On toys that teach coding
Gregory Schmidt of the New York Times shared a piece today about the toys that focus on teaching children to code. When I saw the headline, I was hoping for something well-researched, grounded in evidence, and skeptical, but instead, it was more of a marketing piece.
Rather than critique the story as a whole, I thought it would be more fun to fact check it claim by claim.
“Coding is a fundamental skill for children to learn in school…”
Is it? I’ll admit, I’m part of a movement that views it as a fundamental thing to offer children in school, but is it something every child should learn, like reading and writing? I don’t think that this is a well-established or agreed upon fact, and according to rigorous national surveys, few parents or teachers believe it. Maybe the readers of the NY Times do, but most don’t.
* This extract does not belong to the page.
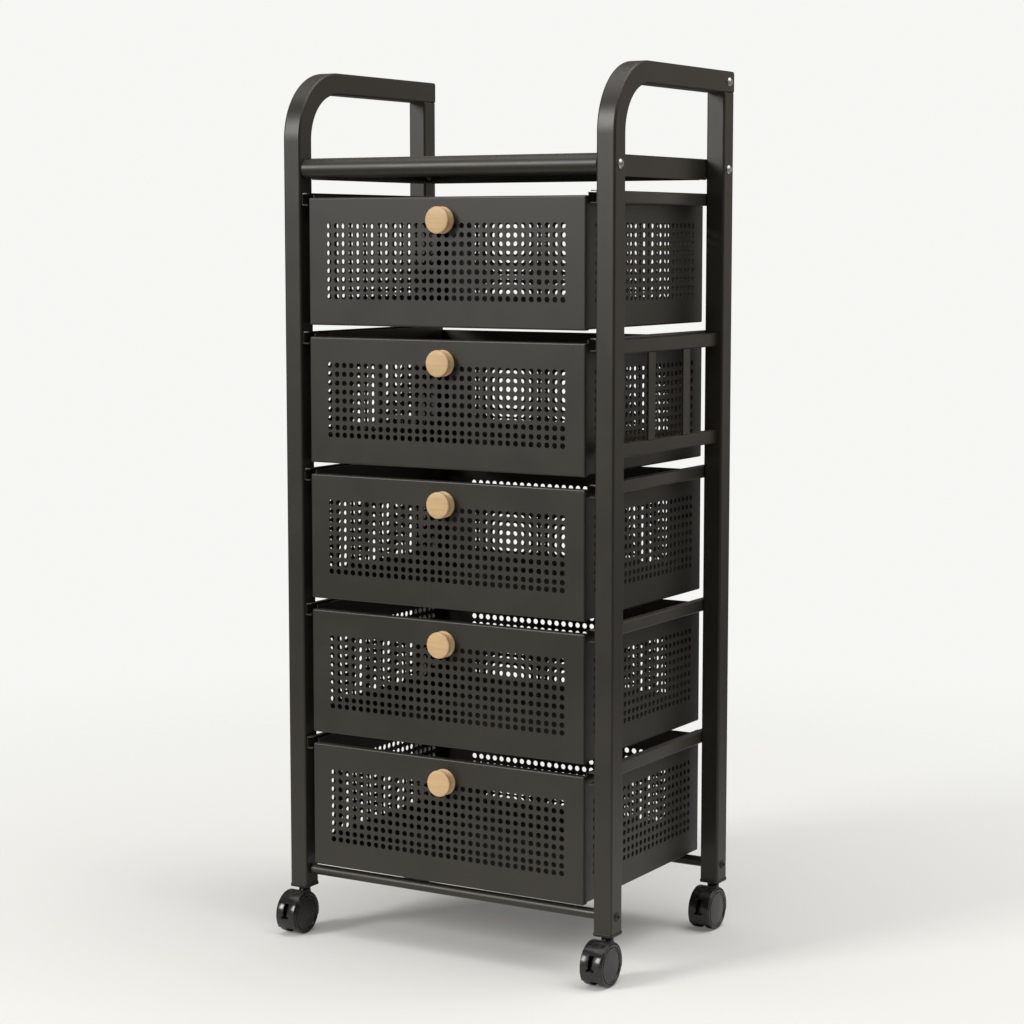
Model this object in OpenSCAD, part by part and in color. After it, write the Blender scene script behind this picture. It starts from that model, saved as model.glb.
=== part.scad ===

“Learning to code teaches valuable cognitive skills like critical thinking and problem solving”
No, actually, it doesn’t. That’s a common belief, but every attempt to show that learning to code results in improved general skills in critical thinking and problem solving has found no evidence of this. My lab has contributed evidence that strong critical thinking and problem solving skills—most notably, self-regulation skills—can lead to better programming, but not the other way around.
“Construction-based coding toys require a lot of time, patience and room, but the payoff is that children can show off their own creations.”
The key fault in this claim is that children only get that payoff if they have the time and patience. Research shows over and over that most learners, people of all ages start with low programming self-efficacy, and that without early, repeated successes in writing programs, this self-efficacy is quickly exhausted, causing youth to give up. Without an attentive, encouraging, and knowledgeable teacher (e.g., a parent with some coding experience that isn’t prone to solving problems on behalf of the child, but whom the child trusts for help), these toys may lead to reduced interest in coding and lower programming self-efficacy. Female learners in particular are prone to internalizing these failures into their identity.
Schmidt actually tested some of the toys with his brother’s children and reported this:
“Henry loved the bright lights and loud music emitting from the Code-a-Pillar. The durable construction meant he could bang on it without breaking it. Even though we could not get the Code-a-Pillar to respond to more than five segments at a time, he still liked pushing it around the floor by hand.”
This same basic trend occurs repeatedly in research: with construction-oriented coding environments, youth are vastly more interested in creating art, visuals, animations, and manipulating physical objects, than they are in expressing formal procedures to computers. And that shouldn’t be surprising: it’s a lot of hard work to express a program, and the payoff isn’t usually nearly as exciting to youth as the more visual and tactile things they can do with their well-practiced physical skills.
Schmidt ends the article with some sensible advice:
“…it’s better to ease children into coding and get them hooked on something right for them that they can then step up from, than to start with something that is too advanced that will collect dust in a corner.”
The problem is, how can parents know what’s right for their child? An increasing body of evidence suggests that they can’t. Even teachers of computer science have a hard time figuring out a good starting point. As a researcher of this stuff, I can’t tell you what a good starting point is. We just don’t know enough about young children learning to code to have any belief that toys alone like these will result in interest in coding, let alone skill. Most of our evidence suggests the opposite will occur. And if a child does get excited, there are still few resources to help parents find the next experience that will maintain and grow that interest over time. All of these toys are a hollow attempt to extort cash from parents who fear their children will be automated out of a job.
As an expert on learning to code, what would I recommend as an alternative to toys if you want your young child to learn a bit about coding? One option is to buy these toys for yourself. Become an expert at them, learn a bit about teaching, and see if you can engage your child in some intergenerational creation. Find ways for your child to help you in which they can be successful and authentically helpful, and their interest and ability will grow. Another option is to leave learning to the experts: trained CS teachers. Find a summer camp or after school program that is grounded in the scientific evidence we have about learning computing, and your child will leave confident, interested, and hungry for more. And most importantly, focus on ensuring your child has strong communication skills, and strong self-regulated learning skills: those are the elements of successful learning and of great software engineers.